▶ Given exercise: Copy each line below in which the string "that" occurs.

▶ Dataset excerpts:

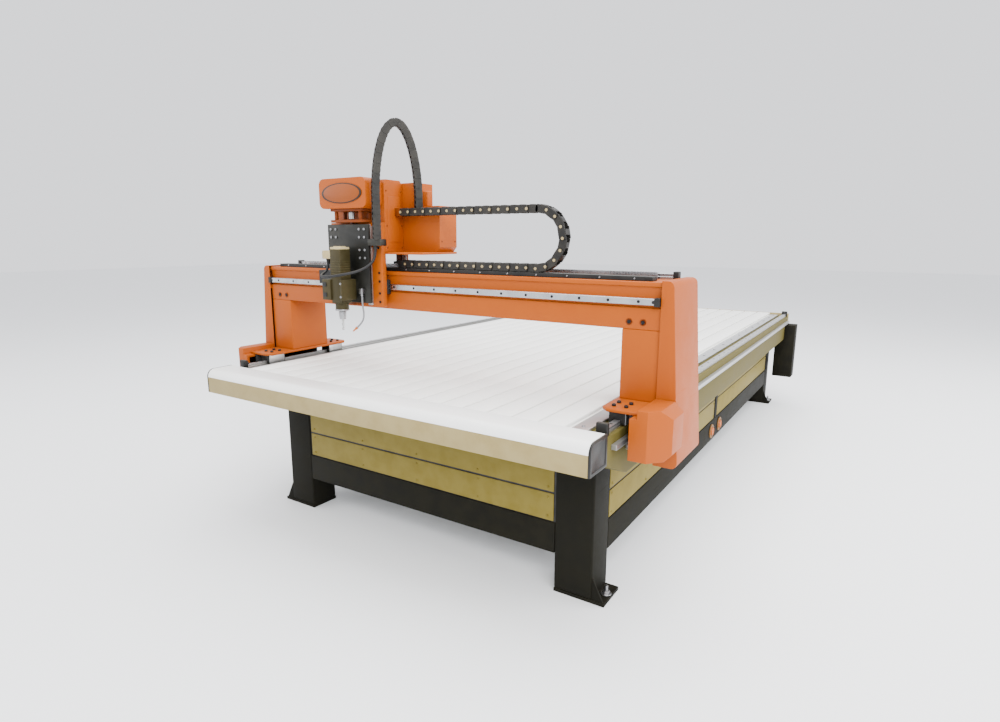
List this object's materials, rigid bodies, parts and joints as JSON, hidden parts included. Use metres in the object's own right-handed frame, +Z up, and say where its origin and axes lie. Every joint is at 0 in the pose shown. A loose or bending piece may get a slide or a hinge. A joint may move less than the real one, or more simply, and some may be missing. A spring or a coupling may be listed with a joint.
{
  "type": "gantry cnc router",
  "caption": "Gantry CNC router: steel bed with a T-slot table, travelling gantry on side rails, cross carriage with a drag chain, and a vertical spindle.",
  "frame": {"origin": "on the floor, at the middle of the four anchor holes in the feet", "axes": "+X along the gantry beam to the right of the operator, +Y along the bed away from the operator, +Z up"},
  "size_m": [2.412, 4.247, 1.964],
  "materials": {
    "frame_paint": "satin dark olive paint",
    "panel_paint": "matt khaki beige paint",
    "dark_plastic": "matt black plastic",
    "port_plastic": "moulded cable port",
    "table_plastic": "white rigid plastic",
    "aluminium_strip": "anodised",
    "gantry_paint": "semi-gloss orange paint",
    "badge_paint": "plain dark plate with no lettering",
    "ground_steel": "ground steel",
    "motor_black": "black motor casting",
    "spindle_alloy": "beige grey spindle body",
    "cable_rubber": "matt cable sheath"
  },
  "bodies": {
    "bed": {"bed_legs": "frame_paint", "foot_plates": "frame_paint", "frame_rails": "frame_paint", "side_beams": "frame_paint", "cross_beams": "frame_paint", "bed_panels": "panel_paint", "panel_backing": "dark_plastic", "port_covers": "port_plastic", "rear_hanger_post": "frame_paint", "table_planks": "table_plastic", "side_trims": "aluminium_strip", "front_nose": "table_plastic", "table_fascias": "panel_paint", "fascia_end_caps": "dark_plastic", "y_rails": "ground_steel", "y_racks": "ground_steel", "y_stops": "dark_plastic"},
    "gantry": {"gantry_base_plates": "gantry_paint", "base_plate_bolts": "ground_steel", "y_bearing_blocks": "ground_steel", "gantry_columns": "gantry_paint", "gantry_beam": "gantry_paint", "side_covers": "gantry_paint", "drive_covers": "gantry_paint", "y_gear_motors": "motor_black", "x_rails_and_rack": "ground_steel", "x_stops": "dark_plastic", "chain_tray": "dark_plastic", "chain_lower_run": "dark_plastic"},
    "right_pinion": {"right_y_pinion": "ground_steel"},
    "left_pinion": {"left_y_pinion": "ground_steel"},
    "chain_bend": {"chain_bend_loop": "dark_plastic"},
    "x_carriage": {"saddle_plate": "gantry_paint", "x_bearing_blocks": "ground_steel", "carriage_roof": "gantry_paint", "carriage_cover": "gantry_paint", "rear_motor_case": "gantry_paint", "x_motor": "motor_black", "carriage_brackets": "gantry_paint", "z_rails": "ground_steel", "z_screw_mount": "motor_black", "z_motor": "motor_black", "z_head_cover": "gantry_paint", "head_badge_plate": "badge_paint", "chain_upper_run": "dark_plastic", "z_chain_arch": "dark_plastic"},
    "x_gear": {"x_pinion": "ground_steel"},
    "z_screw": {"z_ball_screw": "ground_steel"},
    "z_slide_body": {"z_bearing_blocks": "ground_steel", "z_plate": "aluminium_strip", "spindle_body": "spindle_alloy", "spindle_clamp": "aluminium_strip", "terminal_box": "spindle_alloy", "spindle_cable": "cable_rubber", "air_hose": "cable_rubber", "hose_fittings": "aluminium_strip"},
    "spindle_rotor": {"spindle_shaft": "ground_steel", "collet_nut": "ground_steel", "cutting_tool": "ground_steel"}
  },
  "joints": [
    {"name": "y_slide", "type": "slide", "parent": "bed", "child": "gantry", "axis": [0, 1, 0], "range_m": [-0.1, 3.3]},
    {"name": "x_slide", "type": "slide", "parent": "gantry", "child": "x_carriage", "axis": [1, 0, 0], "range_m": [-0.4, 1], "deforming": ["chain_lower_run", "chain_upper_run"]},
    {"name": "chain_follow", "type": "slide", "parent": "gantry", "child": "chain_bend", "axis": [1, 0, 0], "range_m": [-0.21, 0.51]},
    {"name": "z_slide", "type": "slide", "parent": "x_carriage", "child": "z_slide_body", "axis": [0, 0, 1], "range_m": [-0.2, 0.005], "deforming": ["z_chain_arch"]},
    {"name": "right_pinion_spin", "type": "hinge", "parent": "gantry", "child": "right_pinion", "pos_m": [1.1, -1.938, 0.702], "axis": [1, 0, 0], "continuous": true},
    {"name": "left_pinion_spin", "type": "hinge", "parent": "gantry", "child": "left_pinion", "pos_m": [-1.1, -1.938, 0.702], "axis": [1, 0, 0], "continuous": true},
    {"name": "x_pinion_spin", "type": "hinge", "parent": "x_carriage", "child": "x_gear", "pos_m": [-0.25, -1.6842, 1.34], "axis": [0, 0, 1], "continuous": true},
    {"name": "z_screw_spin", "type": "hinge", "parent": "x_carriage", "child": "z_screw", "pos_m": [-0.37, -1.908, 1.3], "axis": [0, 0, 1], "continuous": true},
    {"name": "spindle_spin", "type": "hinge", "parent": "z_slide_body", "child": "spindle_rotor", "pos_m": [-0.37, -1.9925, 1.1], "axis": [0, 0, 1], "continuous": true}
  ],
  "couplings": [
    {"joint": "chain_follow", "follows": "x_slide", "ratio": 0.5},
    {"joint": "right_pinion_spin", "follows": "y_slide", "rad_per_m": 50},
    {"joint": "left_pinion_spin", "follows": "y_slide", "rad_per_m": 50},
    {"joint": "x_pinion_spin", "follows": "x_slide", "rad_per_m": 50},
    {"joint": "z_screw_spin", "follows": "z_slide", "rad_per_m": -628.32}
  ]
}
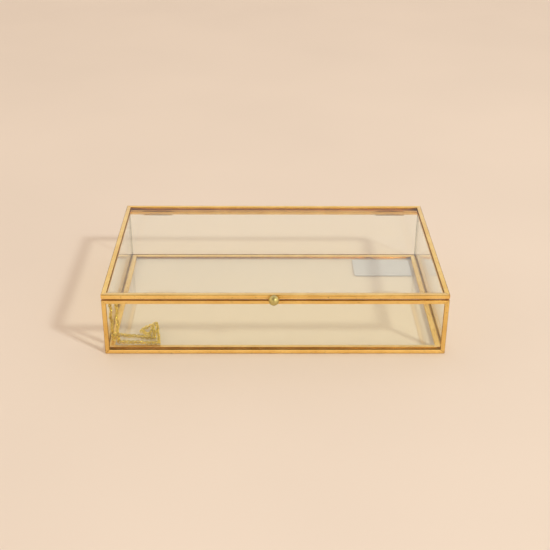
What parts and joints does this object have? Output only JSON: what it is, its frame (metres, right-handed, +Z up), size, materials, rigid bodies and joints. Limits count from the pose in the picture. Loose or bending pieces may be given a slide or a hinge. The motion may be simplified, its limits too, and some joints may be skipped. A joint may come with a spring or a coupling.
{
  "type": "jewelry box",
  "caption": "Low glass jewelry box in a brass came frame, with a hinged glass lid, a ball knob and a fine stay chain.",
  "frame": {"origin": "centre of the footprint at the underside of the bottom rails, where the box stands on a table; the footprint includes the knob in front and the hinge barrels behind", "axes": "+X to the box's right seen from the front, along its length; the front with the knob faces -Y; +Z up"},
  "size_m": [0.32, 0.214, 0.0651],
  "materials": {
    "came_brass": "satin lacquered brass",
    "clear_glass": "clear float glass",
    "label_paper": "plain pale grey paper, blank",
    "hinge_brass": "plain brass sheet",
    "knob_brass": "polished green-gold brass",
    "chain_gold": "bright gold-plated brass chain"
  },
  "bodies": {
    "case": {"front_bottom_rail": "came_brass", "front_top_rail": "came_brass", "front_left_post": "came_brass", "front_right_post": "came_brass", "left_bottom_rail": "came_brass", "right_bottom_rail": "came_brass", "back_bottom_rail": "came_brass", "left_top_rail": "came_brass", "right_top_rail": "came_brass", "back_top_rail": "came_brass", "floor_came_front": "came_brass", "floor_came_right": "came_brass", "floor_came_back": "came_brass", "floor_came_left": "came_brass", "front_glass": "clear_glass", "left_glass": "clear_glass", "right_glass": "clear_glass", "back_glass": "clear_glass", "floor_glass": "clear_glass", "blank_label": "label_paper", "hinge_base_leaf_left": "hinge_brass", "hinge_base_leaf_right": "hinge_brass", "hinge_pin_left": "hinge_brass", "hinge_pin_right": "hinge_brass", "chain_base_eye": "chain_gold"},
    "lid": {"lid_front_rail": "came_brass", "lid_right_rail": "came_brass", "lid_back_rail": "came_brass", "lid_left_rail": "came_brass", "lid_glass": "clear_glass", "hinge_lid_leaf_left": "hinge_brass", "hinge_lid_leaf_right": "hinge_brass", "knob_ball": "knob_brass", "knob_stem": "knob_brass", "chain_lid_eye": "chain_gold"},
    "stay_chain_base_1": {"stay_chain_base_1": "chain_gold"},
    "stay_chain_base_2": {"stay_chain_base_2": "chain_gold"},
    "stay_chain_base_3": {"stay_chain_base_3": "chain_gold"},
    "stay_chain_base_4": {"stay_chain_base_4": "chain_gold"},
    "stay_chain_base_5": {"stay_chain_base_5": "chain_gold"},
    "stay_chain_lid_1": {"stay_chain_lid_1": "chain_gold"},
    "stay_chain_lid_2": {"stay_chain_lid_2": "chain_gold"},
    "stay_chain_lid_3": {"stay_chain_lid_3": "chain_gold"},
    "stay_chain_lid_4": {"stay_chain_lid_4": "chain_gold"},
    "stay_chain_lid_5": {"stay_chain_lid_5": "chain_gold"}
  },
  "joints": [
    {"name": "lid_hinge", "type": "hinge", "parent": "case", "child": "lid", "pos_m": [0, 0.10497, 0.0582], "axis": [-1, 0, 0], "range_deg": [0, 96.16]},
    {"name": "stay_chain_base_1_fold", "type": "hinge", "parent": "case", "child": "stay_chain_base_1", "pos_m": [-0.147, -0.09183, 0.0554], "axis": [0.9982, 0.0529, -0.0275], "range_deg": [0, 128.22], "deforming": ["stay_chain_base_1"]},
    {"name": "stay_chain_base_2_fold", "type": "hinge", "parent": "stay_chain_base_1", "child": "stay_chain_base_2", "pos_m": [-0.1485, -0.08822, 0.0078], "axis": [-0.6495, 0.2426, 0.7206], "range_deg": [0, 145.6], "deforming": ["stay_chain_base_2"]},
    {"name": "stay_chain_base_3_fold", "type": "hinge", "parent": "stay_chain_base_2", "child": "stay_chain_base_3", "pos_m": [-0.11, -0.08762, 0.00595], "axis": [0.2791, 0.376, -0.8836], "range_deg": [0, 106.25], "deforming": ["stay_chain_base_3"]},
    {"name": "stay_chain_base_4_fold", "type": "hinge", "parent": "stay_chain_base_3", "child": "stay_chain_base_4", "pos_m": [-0.116, -0.05022, 0.00595], "axis": [-0.678, 0.2067, -0.7054], "range_deg": [0, 141.93], "deforming": ["stay_chain_base_4"]},
    {"name": "stay_chain_base_5_fold", "type": "hinge", "parent": "stay_chain_base_4", "child": "stay_chain_base_5", "pos_m": [-0.13, -0.06523, 0.00595], "axis": [-0.0257, 0.9991, -0.0337], "range_deg": [0, 176.08], "deforming": ["stay_chain_base_5"]},
    {"name": "stay_chain_lid_1_fold", "type": "hinge", "parent": "lid", "child": "stay_chain_lid_1", "pos_m": [-0.153, -0.09223, 0.0566], "axis": [0.9989, -0.0434, -0.0186], "range_deg": [0, 40.63], "deforming": ["stay_chain_lid_1"]},
    {"name": "stay_chain_lid_2_fold", "type": "hinge", "parent": "stay_chain_lid_1", "child": "stay_chain_lid_2", "pos_m": [-0.1536, -0.08522, 0.008], "axis": [-0.9998, 0.0189, 0.0053], "range_deg": [0, 76.86], "deforming": ["stay_chain_lid_2"]},
    {"name": "stay_chain_lid_3_fold", "type": "hinge", "parent": "stay_chain_lid_2", "child": "stay_chain_lid_3", "pos_m": [-0.1535, -0.07372, 0.007], "axis": [0.3582, 0.3612, 0.8609], "range_deg": [0, 102.16], "deforming": ["stay_chain_lid_3"]},
    {"name": "stay_chain_lid_4_fold", "type": "hinge", "parent": "stay_chain_lid_3", "child": "stay_chain_lid_4", "pos_m": [-0.115, -0.07842, 0.00595], "axis": [-0.3604, -0.358, -0.8613], "range_deg": [0, 114.13], "deforming": ["stay_chain_lid_4"]},
    {"name": "stay_chain_lid_5_fold", "type": "hinge", "parent": "stay_chain_lid_4", "child": "stay_chain_lid_5", "pos_m": [-0.1186, -0.05772, 0.00595], "axis": [0.9813, 0.0123, -0.1923], "range_deg": [0, 176.46], "deforming": ["stay_chain_lid_5"]}
  ],
  "couplings": [
    {"joint": "stay_chain_base_1_fold", "follows": "lid_hinge", "ratio": 1.3332},
    {"joint": "stay_chain_base_2_fold", "follows": "lid_hinge", "ratio": 1.514},
    {"joint": "stay_chain_base_3_fold", "follows": "lid_hinge", "ratio": 1.1048},
    {"joint": "stay_chain_base_4_fold", "follows": "lid_hinge", "ratio": 1.4758},
    {"joint": "stay_chain_base_5_fold", "follows": "lid_hinge", "ratio": 1.8309},
    {"joint": "stay_chain_lid_1_fold", "follows": "lid_hinge", "ratio": 0.42237},
    {"joint": "stay_chain_lid_2_fold", "follows": "lid_hinge", "ratio": 0.79912},
    {"joint": "stay_chain_lid_3_fold", "follows": "lid_hinge", "ratio": 1.0622},
    {"joint": "stay_chain_lid_4_fold", "follows": "lid_hinge", "ratio": 1.1867},
    {"joint": "stay_chain_lid_5_fold", "follows": "lid_hinge", "ratio": 1.8349}
  ]
}
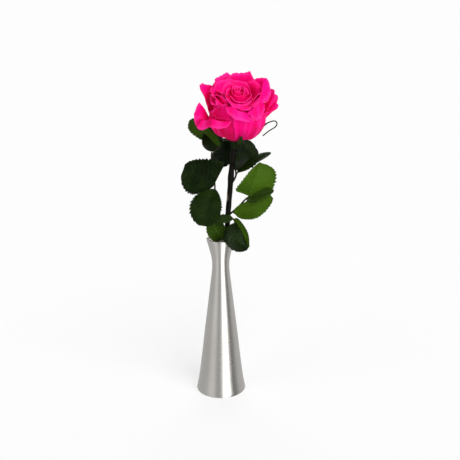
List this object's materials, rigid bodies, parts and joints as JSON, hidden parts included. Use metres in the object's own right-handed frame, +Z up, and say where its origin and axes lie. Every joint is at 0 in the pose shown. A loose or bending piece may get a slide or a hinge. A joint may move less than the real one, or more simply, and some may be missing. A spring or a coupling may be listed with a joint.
{
  "type": "preserved rose in a bud vase",
  "caption": "Preserved rose with one large open bloom and toothed compound leaves, standing in a waisted steel bud vase.",
  "frame": {"origin": "centre of the vase's flat base, on the surface it stands on", "axes": "+Z up along the vase's axis, -Y the front, which the bloom nods towards"},
  "size_m": [0.091, 0.0789, 0.3185],
  "materials": {
    "steel": "brushed stainless steel with a fine grain",
    "bark": "dark brown, softly glossy",
    "leaf": "dark green, softly glossy above, lighter and matt below",
    "sepal": "mid green, matt",
    "petal": "hot pink, velvety matt"
  },
  "bodies": {
    "root": {"vase": "steel", "stem": "bark", "leaf_left": "leaf", "leaf_back": "leaf", "leaf_right": "leaf", "leaf_low_right": "leaf", "leaf_low_left": "leaf", "calyx": "sepal", "bloom": "petal"}
  },
  "joints": []
}
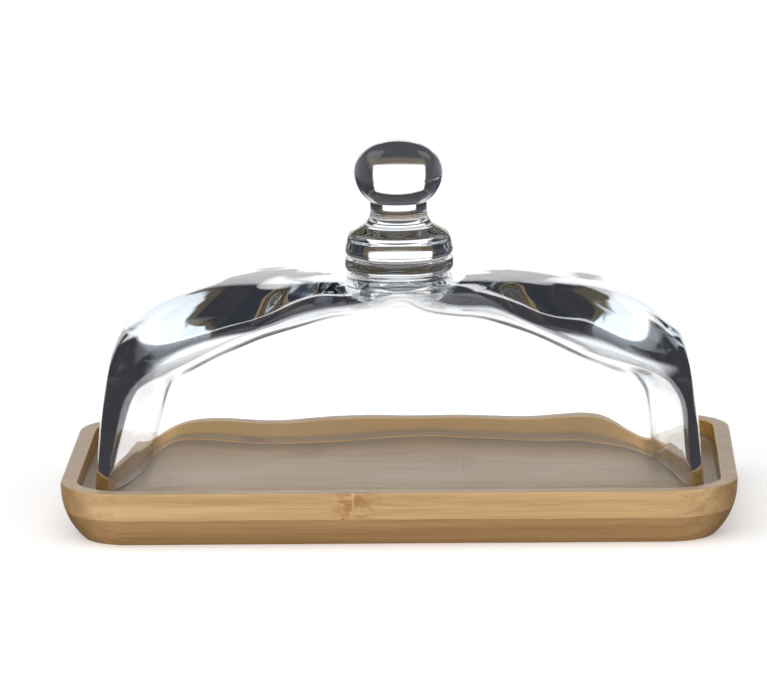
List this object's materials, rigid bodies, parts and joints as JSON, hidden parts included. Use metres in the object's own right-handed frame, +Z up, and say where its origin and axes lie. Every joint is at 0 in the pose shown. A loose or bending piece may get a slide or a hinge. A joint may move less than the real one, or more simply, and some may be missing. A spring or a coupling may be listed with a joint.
{
  "type": "butter dish",
  "caption": "Rectangular laminated bamboo tray with a shallow recess, and a clear cushion-shaped glass cover with a ball knob that stands in it and lifts off.",
  "frame": {"origin": "bottom centre of the tray, on the surface that the dish stands on", "axes": "+Z up; +X along the tray's length, to the right when the dish is seen from the front; +Y towards the back"},
  "size_m": [0.21, 0.1214, 0.1177],
  "materials": {
    "bamboo": "satin lacquer",
    "clear_glass": "clear, fire-polished, slightly wavy"
  },
  "bodies": {
    "tray": {"tray_upper_strip_1": "bamboo", "tray_upper_strip_2": "bamboo", "tray_upper_strip_3": "bamboo", "tray_upper_strip_4": "bamboo", "tray_upper_strip_5": "bamboo", "tray_upper_strip_6": "bamboo", "tray_lower_strip_1": "bamboo", "tray_lower_strip_2": "bamboo", "tray_lower_strip_3": "bamboo", "tray_lower_strip_4": "bamboo", "tray_lower_strip_5": "bamboo"},
    "cover": {"glass_dome": "clear_glass", "glass_joint_ring": "clear_glass", "glass_knob": "clear_glass"}
  },
  "joints": [
    {"name": "cover_lift", "type": "slide", "parent": "tray", "child": "cover", "axis": [0, 0, 1], "range_m": [0, 0.12]}
  ]
}
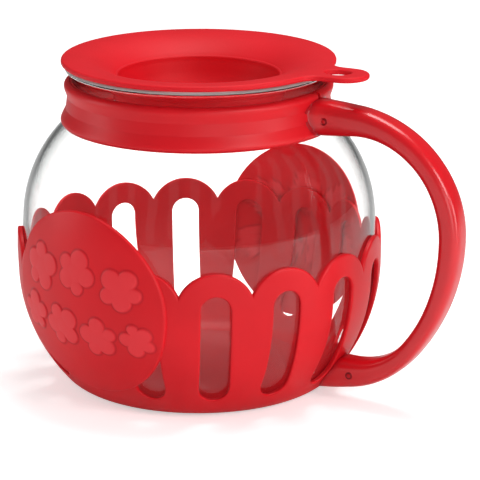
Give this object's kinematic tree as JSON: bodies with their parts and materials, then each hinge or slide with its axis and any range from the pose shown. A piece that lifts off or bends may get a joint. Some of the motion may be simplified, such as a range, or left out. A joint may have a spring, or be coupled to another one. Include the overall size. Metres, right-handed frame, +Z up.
{
  "type": "popcorn maker",
  "caption": "Microwave popcorn maker: round glass jug in a scalloped, slotted plastic basket with a neck collar, C handle, round badges and a lift-off silicone lid with a melting well.",
  "frame": {"origin": "centre of the flat base, on the jug's axis, where it rests on the surface", "axes": "+Z up along the jug's axis, +X from the axis towards the handle"},
  "size_m": [0.2443, 0.195, 0.172],
  "materials": {
    "clear_glass": "clear borosilicate glass, polished",
    "red_silicone": "satin moulded silicone",
    "red_satin_plastic": "satin moulded plastic",
    "red_gloss_plastic": "semi-gloss moulded plastic",
    "red_pin_plastic": "moulded plastic pin",
    "red_badge_plastic": "satin moulded plastic with raised popped kernels"
  },
  "bodies": {
    "jug": {"glass_jug": "clear_glass", "neck_collar": "red_satin_plastic", "lower_basket": "red_satin_plastic", "handle": "red_gloss_plastic", "upper_handle_pin": "red_pin_plastic", "lower_handle_pin": "red_pin_plastic", "front_badge": "red_badge_plastic", "rear_badge": "red_badge_plastic"},
    "lid": {"lid": "red_silicone"}
  },
  "joints": [
    {"name": "lid_lift", "type": "slide", "parent": "jug", "child": "lid", "axis": [0, 0, 1], "range_m": [0, 0.045]}
  ]
}
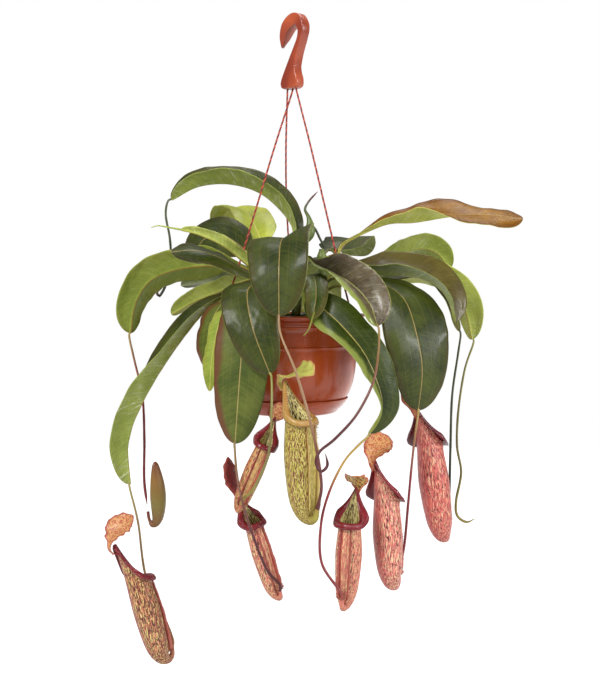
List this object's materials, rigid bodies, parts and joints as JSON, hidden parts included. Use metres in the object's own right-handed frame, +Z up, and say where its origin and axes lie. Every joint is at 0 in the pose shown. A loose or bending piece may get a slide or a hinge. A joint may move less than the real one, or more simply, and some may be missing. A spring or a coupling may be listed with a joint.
{
  "type": "hanging pitcher plant",
  "caption": "Tropical pitcher plant in a terracotta-coloured plastic hanging pot with saucer, cords and hook; lidded pitchers hang below on tendrils from broad leaves.",
  "frame": {"origin": "the inside of the hook's crown, where the hook rests on what it hangs from", "axes": "+Z up, +X to the right and -Y to the front of the side that shows best"},
  "size_m": [0.4919, 0.3162, 0.7659],
  "materials": {
    "terracotta_plastic": "satin",
    "hook_plastic": "satin",
    "hanger_cord": "satin",
    "soil": "matte",
    "stem": "matte",
    "leaf_dark": "satin",
    "leaf_green": "satin",
    "leaf_pale": "satin",
    "leaf_bronze": "satin",
    "leaf_brown": "satin",
    "tendril": "satin",
    "pitcher_cream": "satin",
    "pitcher_green": "satin",
    "pitcher_pink": "satin",
    "lip_red": "gloss",
    "lip_green": "gloss",
    "bud": "satin"
  },
  "bodies": {
    "root": {"cord_left": "hanger_cord", "cord_rear": "hanger_cord", "cord_right": "hanger_cord", "hook": "hook_plastic", "leaf_arch_high": "leaf_brown", "leaf_back_fold": "leaf_dark", "leaf_back_left": "leaf_green", "leaf_back_mid": "leaf_dark", "leaf_big_left": "leaf_green", "leaf_bright_narrow": "leaf_pale", "leaf_dark_back": "leaf_dark", "leaf_dark_left": "leaf_dark", "leaf_front_centre": "leaf_dark", "leaf_front_right": "leaf_dark", "leaf_front_small": "leaf_green", "leaf_grey_left": "leaf_green", "leaf_hang_front": "leaf_dark", "leaf_hang_pale": "leaf_pale", "leaf_hang_rear": "leaf_dark", "leaf_hang_red": "leaf_green", "leaf_long_left": "leaf_dark", "leaf_right_broad": "leaf_dark", "leaf_right_brown": "leaf_brown", "leaf_right_olive": "leaf_brown", "leaf_right_pale": "leaf_pale", "leaf_right_top": "leaf_pale", "leaf_right_under": "leaf_green", "leaf_small_left": "leaf_pale", "leaf_top_right": "leaf_bronze", "leaf_top_right_small": "leaf_dark", "lip_far_right": "lip_red", "lip_left": "lip_red", "lip_left_low": "lip_red", "lip_low_left": "lip_red", "lip_middle": "lip_green", "lip_right": "lip_red", "lip_right_far": "lip_red", "pitcher_far_right": "pitcher_pink", "pitcher_left": "pitcher_cream", "pitcher_left_low": "pitcher_cream", "pitcher_low_left": "pitcher_cream", "pitcher_middle": "pitcher_green", "pitcher_right": "pitcher_pink", "pitcher_right_far": "pitcher_pink", "pitcher_young": "bud", "pot": "terracotta_plastic", "saucer": "terracotta_plastic", "soil": "soil", "stem": "stem", "tendril_arch_high": "tendril", "tendril_far_right": "tendril", "tendril_left": "tendril", "tendril_left_low": "tendril", "tendril_low_left": "tendril", "tendril_middle": "tendril", "tendril_right": "tendril", "tendril_right_brown": "tendril", "tendril_right_far": "tendril", "tendril_right_pale": "tendril", "tendril_young": "tendril"}
  },
  "joints": []
}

▶ Task response:
  "caption": "Rectangular laminated bamboo tray with a shallow recess, and a clear cushion-shaped glass cover with a ball knob that stands in it and lifts off.",
  "frame": {"origin": "bottom centre of the tray, on the surface that the dish stands on", "axes": "+Z up; +X along the tray's length, to the right when the dish is seen from the front; +Y towards the back"},
Give this object's kinematic tree as JSON: bodies with their parts and materials, then each hinge or slide with its axis and any range from the pose shown. A piece that lifts off or bends may get a joint. Some of the motion may be simplified, such as a range, or left out. A joint may have a spring, or be coupled to another one. Include the overall size. Metres, right-handed frame, +Z up.
  "frame": {"origin": "the inside of the hook's crown, where the hook rests on what it hangs from", "axes": "+Z up, +X to the right and -Y to the front of the side that shows best"},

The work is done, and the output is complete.